Glacier Melt Impact on Sea-Level is Underestimated


Global sea level has been climbing steadily over the past 80 years-and the contribution from melting ice has been more substantial than previously estimated, according to new research in Science Express.



The missing factor in earlier calculations: how much of the Earth’s water is impounded in artificial reservoirs, say Benjamin Chao and colleagues at National Central University in Chung-Li, Taiwan.


The total rise in sea level over the past century is due mostly to ocean water expanding in volume as it warms up, and ice melt from mountain glaciers and Greenland and Antarctic ice sheets. Subtracting the effect of thermal expansion from the observed rate of sea level rise should give a reasonable estimate of the rate of ice melting, the researchers say, but the equation leaves out the amount of water locked up in reservoirs.
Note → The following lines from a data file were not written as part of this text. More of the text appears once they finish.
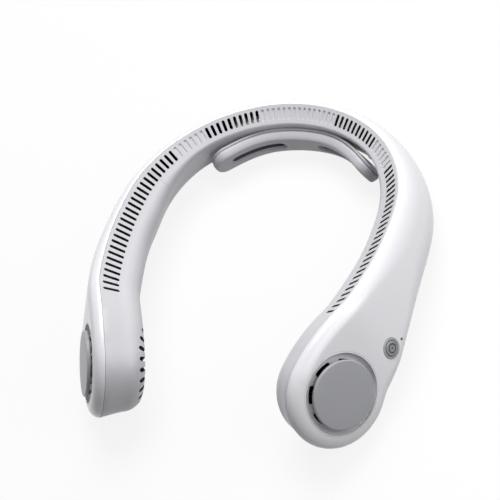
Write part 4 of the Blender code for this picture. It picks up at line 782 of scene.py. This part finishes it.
plated_steel = rubbed("plated_steel", (0.50, 0.50, 0.50), (0.62, 0.62, 0.61), 0.28, 0.00015, 0.000002, 0.2)
ground_steel = rubbed("ground_steel", (0.55, 0.55, 0.56), (0.68, 0.68, 0.69), 0.18, 0.00008, 0.000001, 0.1)
bronze = rubbed("sintered_bronze", (0.36, 0.21, 0.10), (0.52, 0.34, 0.18), 0.42, 0.0001, 0.000006)
stacked_steel = rubbed("stacked_plates", (0.38, 0.38, 0.39), (0.52, 0.52, 0.53), 0.40, 0.00035, 0.00002,
                       0.05)
magnet_black = moulding("bonded_magnet", (0.028, 0.028, 0.030), (0.060, 0.058, 0.058), 0.58, 0.0002, 0.000008)
smoke_nylon = moulding("smoke_nylon", (0.022, 0.023, 0.026), (0.034, 0.035, 0.039), 0.38, 0.0004, 0.000004)

spot, wire = finish("enamelled_copper", Metallic=0.9, Coat_Weight=0.5)
turns = spot.node("ShaderNodeTexWave", {"bands_direction": "DIAGONAL"},
                  {"Vector": spot, "Scale": 900.0, "Distortion": 1.5, "Detail": 1.0}, "Fac")
copper = wire(turns.tint((0.42, 0.15, 0.06), (0.78, 0.38, 0.18)), 0.26 + turns * 0.12, turns, 0.00006)

for side in ("right", "left"):
    dress(nylon_dark, f"{side}_motor_base", f"{side}_blower_scroll")
    dress(bronze, f"{side}_bearing")
    dress(ground_steel, f"{side}_motor_shaft")
    dress(plated_steel, f"{side}_rotor_can")
    dress(magnet_black, f"{side}_rotor_magnet")
    dress(stacked_steel, f"{side}_stator_core")
    dress(copper, f"{side}_stator_winding")
    dress(smoke_nylon, f"{side}_impeller")


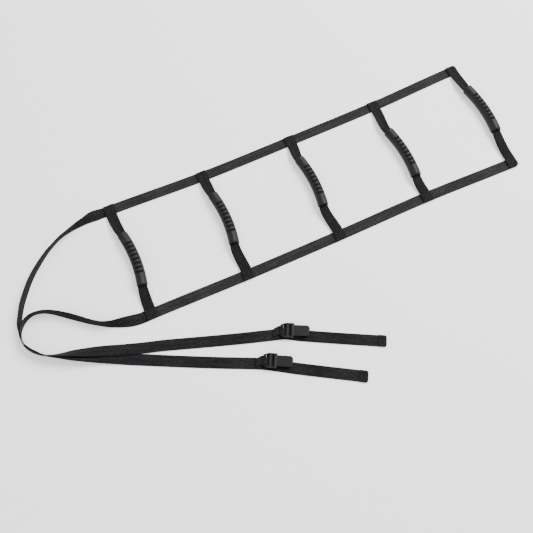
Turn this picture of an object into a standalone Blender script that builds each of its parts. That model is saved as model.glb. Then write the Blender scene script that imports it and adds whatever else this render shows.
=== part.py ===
"""Webbing pull-up ladder: two flat rails, five rungs with moulded hand grips, two strap tails with buckles.

Frame: metres, +Z up, +X along the rails towards the end rung, +Y towards the left rail.
The origin is on the floor, under the middle of the ladder panel. The ladder lies flat on the floor.
"""

import math

import bmesh
import bpy
from mathutils import Matrix, Vector

GAP = 0.0003                      # left between pieces that touch

# Webbing
WEB_WIDTH = 0.025
WEB_THICK = 0.0015
HEM_THICK = 0.0030                # two layers, where a rung strap's end is folded under

# Ladder panel
RUNG_COUNT = 5
RUNG_PITCH = 0.2257
FIRST_RUNG_X = -0.4566
LEFT_RAIL_Y = (0.1360, 0.1278, 0.1284, 0.1310, 0.1405)        # rail's centre at each rung
RIGHT_RAIL_Y = (-0.1318, -0.1360, -0.1365, -0.1348, -0.1405)

# Hand grips, all from one mould
GRIP_LENGTH = 0.131               # along its chord
GRIP_RADIUS = 0.0121
GRIP_SAGITTA = 0.0070             # how far the grip bows towards the end rung
COLLAR_LENGTH = 0.0245            # plain part at each end
END_CHAMFER = 0.0018
RIB_COUNT = 7
GROOVE_DEPTH = 0.0020
BORE_HALF_WIDTH = 0.0112
BORE_HALF_HEIGHT = 0.0023
GRIP_SIDES = 16

# How each grip lies on its strap: middle's offset along X and Y, and its turn in degrees
GRIP_LIE = (
    (0.0124, -0.0025, 0.3),
    (0.0082, 0.0040, 0.9),
    (0.0030, 0.0050, 0.3),
    (0.0042, -0.0155, -1.6),
    (0.0094, 0.0105, -1.6),
)

# Rung strap inside the grip, where its edges are folded in
NECK_WIDTH = 0.0204
NECK_THICK = 0.0026
BEND_START = 0.0040               # from a rail's inner edge to where the rung strap starts to bend

# Routes of the two tail straps: x, y, roll in degrees. Roll 0 lies flat and 90 stands on edge.
LEFT_TAIL = (
    (-0.4694, 0.1360, 0),
    (-0.4750, 0.1360, 3),
    (-0.4808, 0.1360, 8),
    (-0.4988, 0.1331, 44),
    (-0.5148, 0.1297, 71),
    (-0.5318, 0.1268, 82),
    (-0.5538, 0.1216, 95),
    (-0.5788, 0.1140, 101),
    (-0.5998, 0.1030, 101),
    (-0.6198, 0.0905, 97),
    (-0.6498, 0.0655, 92),
    (-0.6708, 0.0440, 89),
    (-0.6878, 0.0215, 87),
    (-0.7028, -0.0010, 87),
    (-0.7143, -0.0250, 89),
    (-0.7223, -0.0430, 93),
    (-0.7264, -0.0600, 104),
    (-0.7276, -0.0743, 105),
    (-0.7244, -0.0900, 100),
    (-0.7150, -0.1050, 99),
    (-0.7035, -0.1172, 93),
    (-0.6916, -0.1271, 84),
    (-0.6783, -0.1346, 76),
    (-0.6634, -0.1422, 67),
    (-0.6416, -0.1530, 51),
    (-0.6190, -0.1630, 35),
    (-0.5964, -0.1730, 18),
    (-0.5742, -0.1838, 7),
    (-0.5524, -0.1950, 2),
    (-0.5299, -0.2070, 0),
    (-0.4957, -0.2241, 0),
    (-0.4388, -0.2530, 0),
    (-0.3637, -0.2902, 0),
    (-0.2874, -0.3270, 0),
    (-0.2558, -0.3460, 0),
    (-0.2198, -0.3690, 0),
    (-0.1799, -0.3933, 0),
    (-0.1438, -0.4150, 0),
    (-0.1078, -0.4367, 0),
    (-0.0943, -0.4449, 0),
)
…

They estimate that trapping the reservoir waters has artificially dropped sea levels by 30 millimeters over the past half-century. Add that water back in, they say, and the contribution of ice melt must be higher than previously thought.



The paper was published in the 13 March issue of Science Express (“Impact of Artificial Reservoir Water Impoundment on Global Sea Level”). The Web site provides electronic publication of selected Science papers in advance of print; some editorial changes may occur between the online version and the final printed version.